Buying three new fire trucks at the same time could save money and make repairs and training easier, a city official said.
Firefighters would only have to train on one truck, rather than on three different versions, and mechanics would only have to learn to fix one, Oak Ridge Fire Department Chief Darryl Kerley told City Council members last week. When ordering parts, mechanics could order multiple replacements and have backups available.
The City Council will consider whether to buy the new fire engines during a 7 p.m. meeting on Monday, Sept. 9. The three new fire engines would replace trucks that are 15 years old and each have about 150,000 miles on them. Those vehicles would be used as reserves.
The new trucks could be delivered in September 2014 and cost about $482,000 each. The city would pay cash for one and lease-purchase the other two.
Kerley said the city bought the old fire engines in 1998, and they cost about $286,000 each. He said costs increase on fire trucks after they exceed 100,000 miles. One mile in a fire engine is equivalent to about three in a delivery truck, the chief said.
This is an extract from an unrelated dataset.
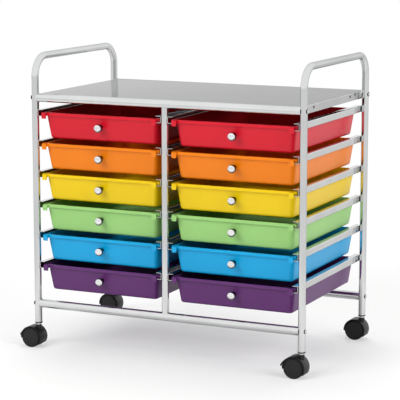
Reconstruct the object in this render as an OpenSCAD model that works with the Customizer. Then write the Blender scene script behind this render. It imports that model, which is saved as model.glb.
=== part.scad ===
// Rolling utility cart: a chromed tube frame with a sheet-metal top,
// two columns of moulded drawers on C-channel rails, and twin-wheel casters.
// Millimetres. +X is to the right, +Y to the back, +Z up, and z = 0 is the floor.
// The origin lies under the centre of the whole cart's bounding box.

/* [Frame] */
// Distance between the left and right leg centre lines
leg_span_x = 645; // [540:5:800]
// Distance between the front and rear leg centre lines
leg_span_y = 376; // [320:4:460]
// Outer diameter of the leg and handle tube
leg_d = 16; // [14:0.5:20]
// Wall of the leg and handle tube
leg_wall = 1.2; // [0.8:0.1:2]
// Outer diameter of the four cross bars
bar_d = 19; // [17:0.5:24]
// Wall of the four cross bars
bar_wall = 1.2; // [0.8:0.1:2]
// Outer diameter of the two middle posts
post_d = 16; // [13:0.5:20]
// Wall of the two middle posts
post_wall = 1.2; // [0.8:0.1:2]
// Centre-line radius of the handle bends
handle_bend_r = 45; // [32:1:80]
// Height of the handle's centre line above the top bars
handle_rise = 91; // [70:1:150]
// Height of the top bars above the top edge of the highest rail
top_bar_rise = 26; // [16:1:60]
// Height of the lowest rail's top edge above the bottom bars
lowest_rail_rise = 98; // [90:1:160]
// Height of the bottom bars above the leg ends
bottom_bar_rise = 43.8; // [30:0.2:90]
// How far a cross bar's notched end reaches round the leg
saddle_depth = 3; // [2:0.5:5]

/* [Rails] */
// Height of the C-channel
rail_h = 15.2; // [14:0.2:22]
// Width of the C-channel's flanges
rail_w = 12.5; // [10:0.5:16]
// Sheet thickness of the C-channel
rail_t = 1; // [0.8:0.1:1.5]
// Inside radius of the C-channel's two bends
rail_bend_r = 1; // [0.5:0.1:2]
// How far the rails run past the leg centre lines
rail_overhang = 4.5; // [0:0.5:7]
// Width of the stop tab bent across the channel's rear end
rail_stop_w = 8; // [4:0.5:9]
// Distance from one row of drawers to the next
row_pitch = 69.2; // [66:0.2:90]

/* [Drawers] */
// Overall height of a drawer, rim included
drawer_h = 59; // [48:0.2:63]
// Thickness of the drawer's walls
drawer_wall = 1.8; // [1.4:0.1:2.6]
// Thickness of the drawer's floor
drawer_floor = 2; // [1.4:0.1:3]
// Thickness of the flange round the drawer's top
rim_t = 2; // [1.4:0.1:2.6]
// Thickness of the skirt that hangs from the flange
skirt_t = 1.8; // [1.2:0.1:2.2]
// Height of the rim, from the flange's top to the skirt's lower edge
rim_h = 6.8; // [5:0.1:8]
// How much lower the skirt hangs along the drawer's front
front_band_drop = 0.2; // [0:0.1:2]
// How far the rim stands out from the wall at the front and the back
rim_front = 3.6; // [3.2:0.2:6]
// How far each side wall leans in from its top to its bottom
side_draft = 7.5; // [3:0.5:12]
// How far the front and back walls lean in from top to bottom
front_draft = 10; // [4:0.5:16]
// Radius of the drawer's upright corners at the top of the wall
drawer_corner_r = 12; // [8:0.5:14]
// Radius of the drawer's upright corners at the foot of the wall
drawer_foot_r = 9; // [6.2:0.1:12]
// Radius of the rim's corners
rim_corner_r = 4; // [3:0.5:8]
// How far a closed drawer's front lies behind the rails' front ends
front_setback = 5.5; // [2:0.5:10]
// Radius between the drawer's walls and its floor
drawer_fillet_r = 5; // [4:0.5:6]
// Height of the stop tab at each front corner, from the rim's top to its lower edge
hook_h = 13; // [10:0.5:16]
// Thickness of the stop tab from front to back
hook_t = 3; // [2:0.5:4]
// Width of the stop tab
hook_w = 10; // [8:0.5:13]
// How far the stop tab stands out past the drawer's wall, in front of the rail's end
hook_reach = 2.4; // [1.6:0.2:4]

/* [Knobs] */
// Diameter of the knob's head
knob_d = 17.5; // [14:0.5:22]
// How far the knob stands out from the drawer
knob_length = 20; // [17:0.5:28]
// Length of the knob's head
knob_head_l = 9; // [6:0.5:12]
// Diameter of the knob's neck
knob_neck_d = 9; // [7:0.5:12]
// Height of the knob's centre below the top of the rim
knob_drop = 25.5; // [18:0.5:32]
// Diameter of the knob's screw
knob_screw_d = 4; // [3:0.5:5]

/* [Top] */
// Thickness of the sheet-metal top
top_t = 1.2; // [0.8:0.1:2]
// How far the top's surface lies below the top of the bars
top_drop = 0.4; // [0.2:0.1:1]
// Height of the folded side aprons
apron_h = 18.5; // [14:0.5:26]
// Inside radius of the fold between the top and an apron
apron_bend_r = 1.5; // [0.5:0.5:3]
// Distance between the two stiffeners under the top
stiffener_span = 222; // [120:2:280]
// Width of a stiffener
stiffener_w = 26; // [16:1:40]
// Depth of a stiffener
stiffener_h = 13; // [8:0.5:16]
// Sheet thickness of a stiffener
stiffener_t = 1; // [0.8:0.1:1.5]

/* [Fasteners] */
// Diameter of the frame bolts
bolt_d = 5; // [4:0.5:6]
// Diameter of the frame bolts' domed heads
bolt_head_d = 10; // [8:0.5:12]
// Height of the frame bolts' domed heads
bolt_head_h = 3; // [2:0.25:4]
// Length of the threaded plug in each cross bar's end
plug_l = 14; // [10:1:20]
// Diameter of the rivets in the top's aprons
rivet_d = 3.2; // [2.4:0.2:4]
// Diameter of the rivets' heads
rivet_head_d = 6; // [5:0.5:8]
// Height of the rivets below the top's surface
rivet_drop = 8; // [6:0.5:10]

/* [Casters] */
// Diameter of the caster wheels
wheel_d = 46; // [40:1:56]
// Width of one caster wheel
wheel_w = 11.5; // [9:0.5:14]
// Gap between the two wheels of a caster
wheel_gap = 11; // [10:0.5:15]
// Radius on the edges of the wheel's tread
tread_edge_r = 2.2; // [1:0.2:3]
// Diameter of the wheel's axle
axle_d = 5; // [4:0.5:6]
// Distance from the stem's axis back to the axle
caster_trail = 13; // [9:0.5:18]
// Height of the hood's neck above the axle
neck_rise = 28.8; // [27:0.1:34]
// Diameter of the hood's neck
neck_d = 13.5; // [12:0.5:18]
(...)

The new trucks discussed during a Monday night work session last week have features designed to help firefighters battle smaller fires, such as in brush and cars, and make their jobs safer by, among other things, reducing their need to climb on top of fire trucks to accomplish certain tasks like winding up hoses.
Money for the new trucks was part of Kerley’s budget presentation to the Oak Ridge City Council earlier this year.